Так бывает в пионерском лагере: курить нельзя; но кто-то курит тайно, в лесу. Это плохо, однако что поделаешь. Попался - надо наказывать, исключать из лагеря. Но совершенно недопустимо, чтобы кто-то нарушил запрет в открытую, курил при всех, нагло, или чтобы открывшееся нарушение запрета осталось безнаказанным или неосужденным. Вот и выходит, что проступок, оставшийся в тайне, - это еще не беда, еще есть надежда на лучший исход, на то, что он "умрет" сам собой. Тогда как разоблаченный, открывшийся проступок может сыграть в судьбе воспитанника самую страшную роль. Пока проступок не раскрылся - подросток не переступил через стыд, он еще держится на нравственной поверхности. Отношения правды и справедливости не нарушены, справедливость уважается. Когда проступок раскрылся - никто не предскажет, что может случиться. Вот почему воспитателю иногда приходится закрывать глаза на дурное поведение детей: не знаю! не видел! Но если узнаю, увижу - берегись!
Так что же все-таки делать? Верить в правду, поступать по правде и внушать тем самым веру в правду - развивать совестливость. Совестливость сама все сделает.
23
Нечто похожее на чувство стыда и вины зарождается очень рано, на первом году жизни. Во всяком случае, мальчик, едва научившийся ходить и разбросавший из шкафа вещи, оглядывается - не видят ли его? Если мама оказывается рядом, то он произносит сердитое "У-у-у" - сам себя ругает и даже может шлепнуть себя. Он разбрасывает вещи, взрослые сердятся - пожалуйста, он тоже сердится на себя. Правила игры он уже знает, хотя не говорит еще ни слова. Но это еще не совесть, это страх. Близнецы совесть и страх рождаются и начинают расти вместе. Задача воспитания совести первоначально сводится к тому, чтобы нечаянно не заглушить ценное чувство стыда и не подменить его малоценным чувством страха.

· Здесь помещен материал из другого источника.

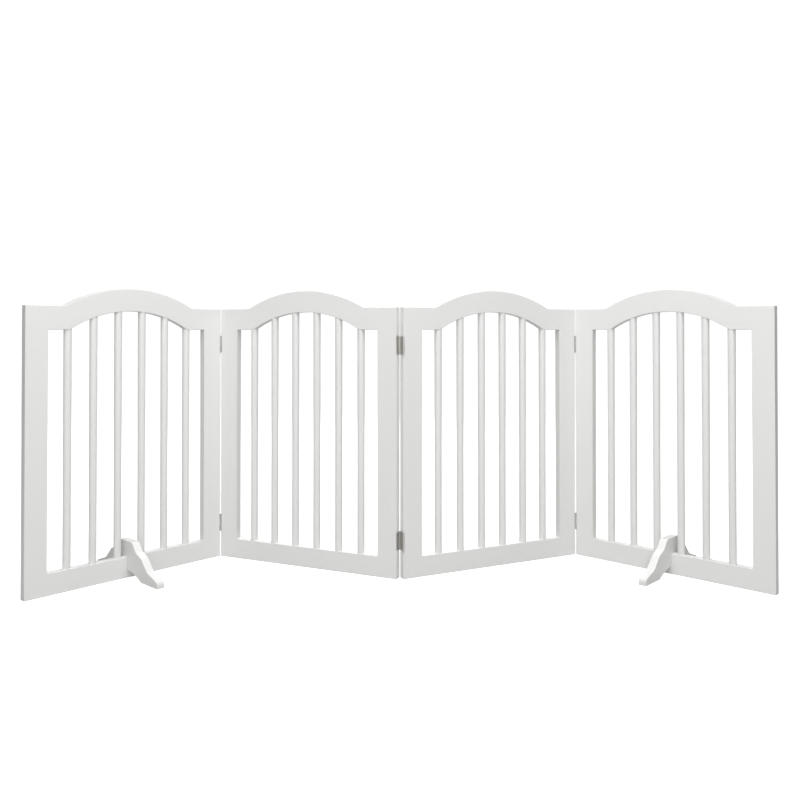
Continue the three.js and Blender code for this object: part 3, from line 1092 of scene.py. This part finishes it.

Конечно, было бы удобно, если бы ребенок каждый раз рапортовал нам: "Мне стыдно, мне очень стыдно". Но ведь стыд скрывается, в этом его особенность. Чем больше людей знают о моем стыде, тем мне больнее; поэтому я его прячу. Стыд мучит, его стараются спрятать. Стыда стыдятся. Если мы хорошо понимаем ребенка и верим в него, мы сами чувствуем, что ему стыдно, и на том, можно считать, конфликт исчерпан. Ребенок достаточно пострадал за свой проступок: он наказан собственным стыдом. Если же у нас не хватает чуткости, мы начинаем требовать какого-то выражения стыда: "Скажи, что ты больше не будешь, попроси прощения" - в тот самый момент, когда ему стыдно! Но, обращаясь к стыду, заставляя проявлять чувство стыда, мы искореняем его.
Чтобы ребенка мучила совесть, чтобы он знал, что такое стыд, его нельзя стыдить. Стыдить - облегчать совесть. Каждый раз, когда ребенок набедокурит, просто огорчимся - вместо того чтобы наказывать и стыдить. Совесть пробуждается от любви, при виде причиненных страданий. Стыд во всех случаях возникает тогда, когда человек боится, что близкие и дорогие ему люди подумают о нем плохо. Сила стыда зависит не от того, насколько часто мы стыдим, а от того, насколько мы близки и дороги ребенку.
Стыд внушить нельзя, природа стыда, мы видели, не позволяет внушать его. Можно тысячу раз повторять мальчишке: "Тебе должно быть стыдно!" - но ему не стыдно, и он ничего не может с собой поделать, даже если чувствует себя виноватым в том, что ему не стыдно.